Estaba el señor Don Gato Ron-ron/José María Aznar sentado en su silletita del Poder Ron-ron; pasó la señora Gata de dos gobiernos suyos Ron-ron y España no solo se había trepado al tejado sino que le faltaba poco para colgarse del cielo; abajo, estaba la tropa, codeándose con soldados británicos y estadounidenses, invadiendo Irak y ensuciando la historia. Algunos años después, en vanidoso soliloquio, el ex Presidente español declaraba: “Conmigo España tuvo su época dorada”. Pero como las guerras que se hacen en lugares remotos regresan a casa en encomiendas y mochilas malditas, la perpetuación del partido derechista gobernante en España acabó cuando unos islamistas fanáticos atentaron el 11 de marzo del 2004 en Atocha. De poco valió imputarle la autoría a ETA; un sector crucial del electorado comprendió que la desgracia de aquel atentado era la factura fatal de la participación española en la guerra de Irak.
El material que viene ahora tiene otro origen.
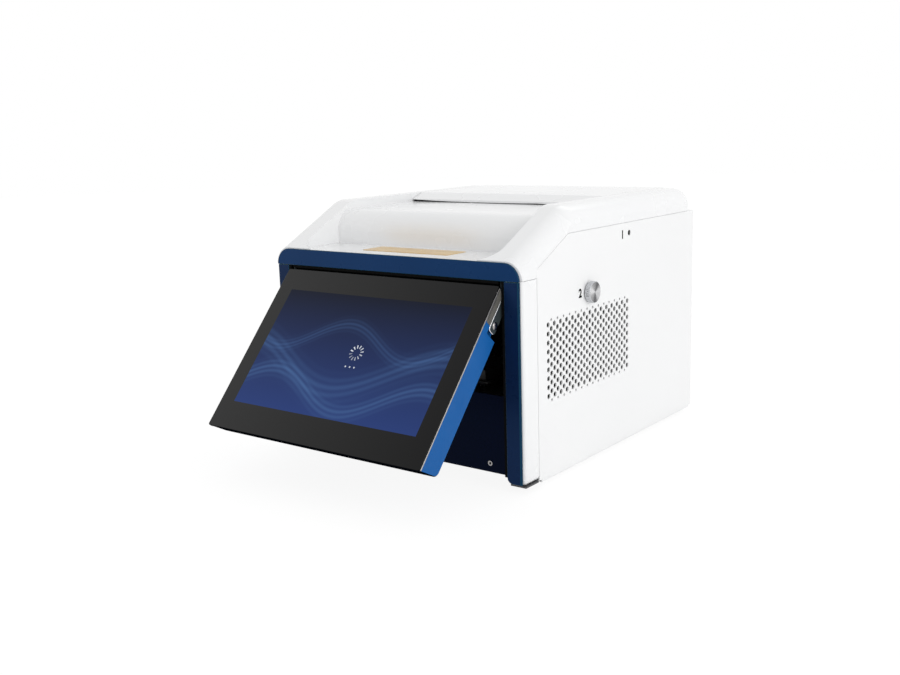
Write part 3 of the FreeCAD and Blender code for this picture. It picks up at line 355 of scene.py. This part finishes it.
# a merged copy of a CAD piece with its hard edges broken, in the rim's finish where one is given
def dress(node, width, rim=None):
    bm = bmesh.new()
    bm.from_mesh(frame["nodes"][node].data)
    bmesh.ops.remove_doubles(bm, verts=bm.verts, dist=edges["weld"])
    bmesh.ops.dissolve_limit(bm, angle_limit=math.radians(edges["flat"]), verts=bm.verts, edges=bm.edges)
    mesh = meshOf(bm, node + "Dressed", edges["sharp"])
    look = finishOf.get(node, looks[slotOf[node]])
    finishes = [look.material] + ([rim.material] if rim else [])
    piece = finishPiece(mesh, node + "Dressed", bodyOf[node], finishes, [node])
    soften(piece, width, rim=1 if rim else -1)
    return piece


# pulls all faces into a plate and gives the corners that moved
def pull(bm, way):
    grown = bmesh.ops.extrude_face_region(bm, geom=bm.faces[:])
    moved = [item for item in grown["geom"] if isinstance(item, bmesh.types.BMVert)]
    bmesh.ops.translate(bm, verts=moved, vec=way)
    return moved


def roundCorners(bm, corners, radius, segments=6):
    bmesh.ops.bevel(bm, geom=corners, affect="VERTICES", offset=radius / 1000, segments=segments, profile=0.5,
                    material=-1)


def addBlock(bm, low, high):
    place = Matrix.Translation((low + high) / 2) @ Matrix.Diagonal((*(high - low), 1))
    bmesh.ops.create_cube(bm, size=1, matrix=place)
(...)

Desde entonces gobierna España el socialista Zapatero, quien tiene una rara virtud: posee caudal electoral suficiente para sobrevivir políticamente; pero muy pocas simpatías individuales en los medios de prensa, donde los calificativos van desde mentiroso impenitente, orate, hasta un caricaturesco e ingenuo, Bambi. Lo que no le pueden reprocharle es que incumplió su principal promesa electoral: Retiró el ejército español de Irak dejando pasmados a Bush y Blair. Lo mismo debería hacer ahora en Afganistán, pero eso es ya otra historia.
He hecho todo este circunloquio sobre la historia reciente de España para detenerme en la coyuntura particular que vive hoy la derecha española, acosada por graves escándalos de corrupción en los gobiernos locales que controla: Madrid y Valencia. Sus líderes partidarios, más que deslindar con la corrupción han asumido un curioso espíritu de cuerpo, y sus usos lingüísticos han pasado súbitamente de la retórica política a la retórica penal. Vale decir que para hacer política de derechas hoy en España hay que tener un pie en el Congreso y el otro en el Juzgado. Lo cual, —aunque puede parecer muy malo—, en el fondo es muy natural y transparente; porque si algo puede salvar a la política mundial es que la mayoría de políticos queden donde deben estar: sino en la cárcel, por lo menos en el juzgado y dejar que la política vuelva a ser, lo que en los mejores tiempos de la polis griega: un oficio de ilustrados y ciudadanos, regidos por la honra.
Además, lo que le pase a la derecha española, puede ser una crónica anunciada de lo que les ocurra a las derechas latinoamericanas, quienes, si bien son anglosajonas en economía; en política y en retórica, no han podido desligarse del vínculo colonial ibérico; hoy, ya en el siglo XXI siguen usando casi el mismo lenguaje fascista de la guerra civil española, aunque con algunos matices: a la clase trabajadora alzada, la llaman “indios”, (Bolivia). A los que piensan distinto, —siempre y cuando sean blancos— ya no los llaman “rojos”, sino “caviares”, (Perú). Y si son mestizos, zambos y mulatos, “chavistas” (en toda América).
No es la única afinidad que tienen con la península: como no saben distinguir la frontera entre política y negocio bajo la mesa, desconfían de sí mismos; por ello se espían entre sí; se graban conversaciones y videos para luego chantajearse mutuamente. No son Gorbachovs impulsando una nueva oleada de Glasnost (transparencia) ni sustitutos de historiadores que quieren dejar testimonio donde la prensa no llega; solo son truhanes jugando con juguetes de espías verdaderos que un día terminan reventándoles la cara.
Sería iluso creer que la izquierda es inmune a estos vicios. José María Aznar fue precisamente el adalid de la derecha española en la lucha contra la corrupción del gobierno socialista de Felipe Gonzales; por ello fue dos veces presidente. Pero hoy, los indicios de corrupción vuelven sus pasos sobre hechos ocurridos durante su gobierno.
Al paso que avanza la crisis, cada día está más cerca y más alto el lejano grito argentino del 2001: “¡Que se vayan todos!”.